Kita mungkin tidak menyangka, atau mungkin akan marah, jika mengetahui bahwa lelaki yang dikisahkan dalam buku itu, lelaki yang membanting pintu itu, lelaki yang berteriak itu. Adalah seorang lelaki yang namanya bergema di seantero jagat raya, yang jerejak perjuangannya dan juga dakwahnya merupakan ilham utama kebangkitan gerakan islam dunia.
Lelaki itu adalah, pendiri Ikhwanul muslimin di Mesir, dialah Hasan Al Banna.
Gambaran sosok beliau yang lembut penyabar dan halus akan menguap bila membaca kissah ini, namun inilah kebenarnnya. Sebuah fakta yang digoreskan langsung oleh salah satu murid kesayangnnya yang sepeninggalnya menjadi ketua umum ikhwanul muslimin setelah Hasan Al Hudhaibi yaitu Umar Tilmisani.
Banyak yang tidak setuju bahkan marah dengan fakta sejarah itu tapi begitulah jalannya, fakta sejarah itu jauh dari yang kita inginkan karna tingginya takaran kita pada sosok yang kita agungkan, hingga kita lupa bahwa sosok itu juga adalah manusia bisa layaknya kita.
Salah satu faktor penyebab yang berpotensi mengaburkan fakta sejarah adalah, fanatisme. Menganggap sempurna sesuatu, yang sangat mungkin memiliki cacat adalah kesalahan, yang hingga pada gilirannya, kacamata obyektifnya menjadi kabur untuk melihat fakta terbaliknya.
Sebagaimana tokoh anti Apartheid yang juga mantan presiden Afrika Selatan yang dikenal sangat ramah dan murah senyum seseorang kerap mempertontonkan bagaimana kelembutan diperagakan dialah mendiang Nelson Mandela.
Kelembutan yang diperagakan bukan hanya pada kawan tapi juga pada lawan-lawan politiknya dengan rekonsiliasi terbukti dapat menyatukan elemen bangsanya.
Tetapi dibalik senyum hangat itu ada fakta terbalik dimana Mandela harus bercerai dengan istrinya. Bukan karena istrinya tidak lagi punya rasa sayang pada Mandela, justru ia sosok yang sangat penyayang.
Namun mandela adalah seorang petinju, yang kerapkali melihat Winnie sebagai bayangan samsak yang membuatnya sulit menahan diri untuk tidak mendaratkan tangannya.
Membuka fakta sejarah itu kerapkali membuat orang-orang yang terlanjur fanatik akan merasa gerah dan gusar.
Fanatisme membuat idealisme menjadi buta, sinyal obyektif melemah.
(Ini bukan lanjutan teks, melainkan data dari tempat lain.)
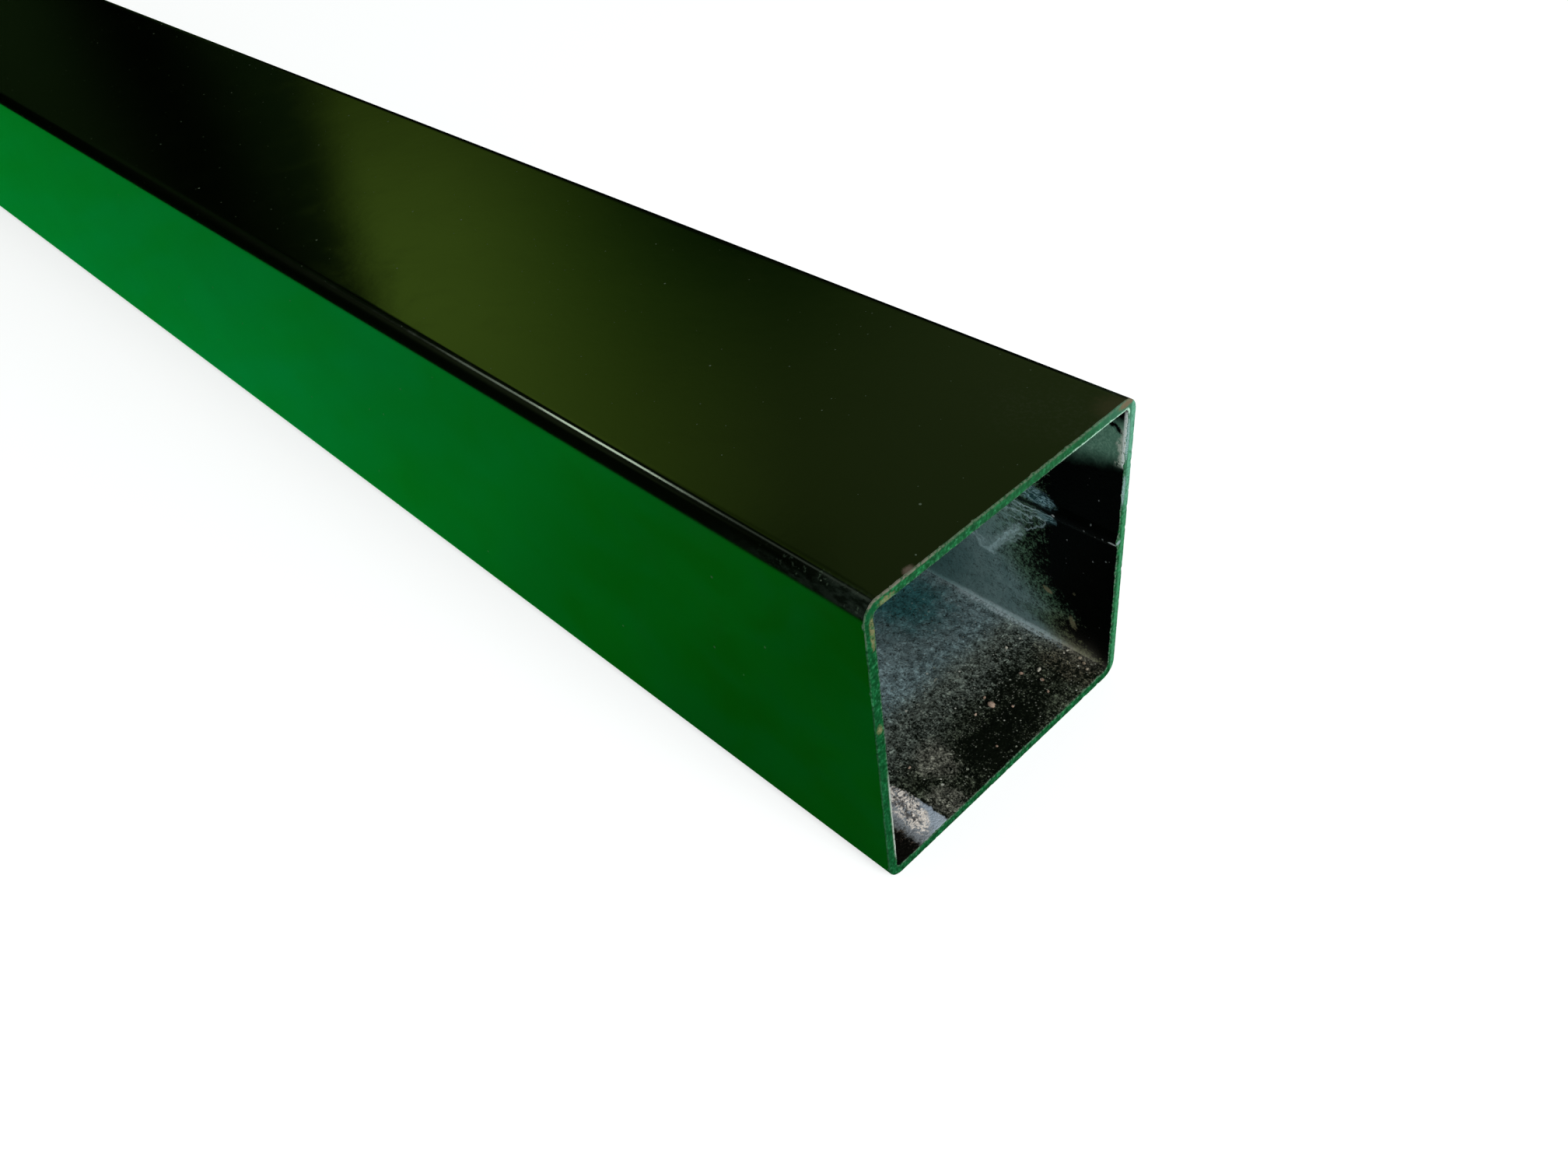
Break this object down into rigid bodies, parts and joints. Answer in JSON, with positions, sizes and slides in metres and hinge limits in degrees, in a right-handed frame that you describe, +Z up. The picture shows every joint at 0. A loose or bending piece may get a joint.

Karena menggantungkan harapan, pada sesuatu yang tidak mungkin bergantung padanya harapan kesempurnaan.
Maka idealnya melihat seseorang dengan kecamata obyektif sangat penting untuk menjaga diri dari sifat berlebihan dan melampaui batas.
Pentingnya bersikap washatiyah, benci dan cinta dengan takaran yang seimbang. karena kecintaan membutakan dan kebencian itu menghalangi keadilan dan ketaqwaan bertumbuh.
وَلَا يَجْرِمَنَّكُمْ شَنَآنُ قَوْمٍ عَلَىٰ أَلَّا تَعْدِلُوا ۚ اعْدِلُوا هُوَ أَقْرَبُ لِلتَّقْوَىٰ ۖ
Dan janganlah sekali-kali kebencianmu terhadap sesuatu kaum, mendorong kamu untuk berlaku tidak adil. Berlaku adillah, karena adil itu lebih dekat kepada takwa.
Biasnya sikap, menyebabkan pandangan kita. Seolah-olah meyakini sebuah kebenaran yang kita pandang, adalah juga kebenaran yang sama yang dipandang oleh orang lain.
Bias itu bisa muncul mungkin saja di motori oleh latar belakang keluarga, pengalaman pribadi, politik, pendidikan, dan sebagainya.
Padahal apa yang disangka kebaikan mungkin saja ada hal-hal buruk padanya yang luput dari perhatian.
Karenanya bersikap adil adalah perintah Allah dalam Alqur'an إِنَّ اللَّهَ يَأْمُرُ بِالْعَدْلِ وَالْإِحْسَانِ Salah satu fungsinya adalah يَعِظُكُمْ لَعَلَّكُمْ تَذَكَّرُونَ Memberi pengajaran kepadamu agar kamu dapat mengambil pelajaran.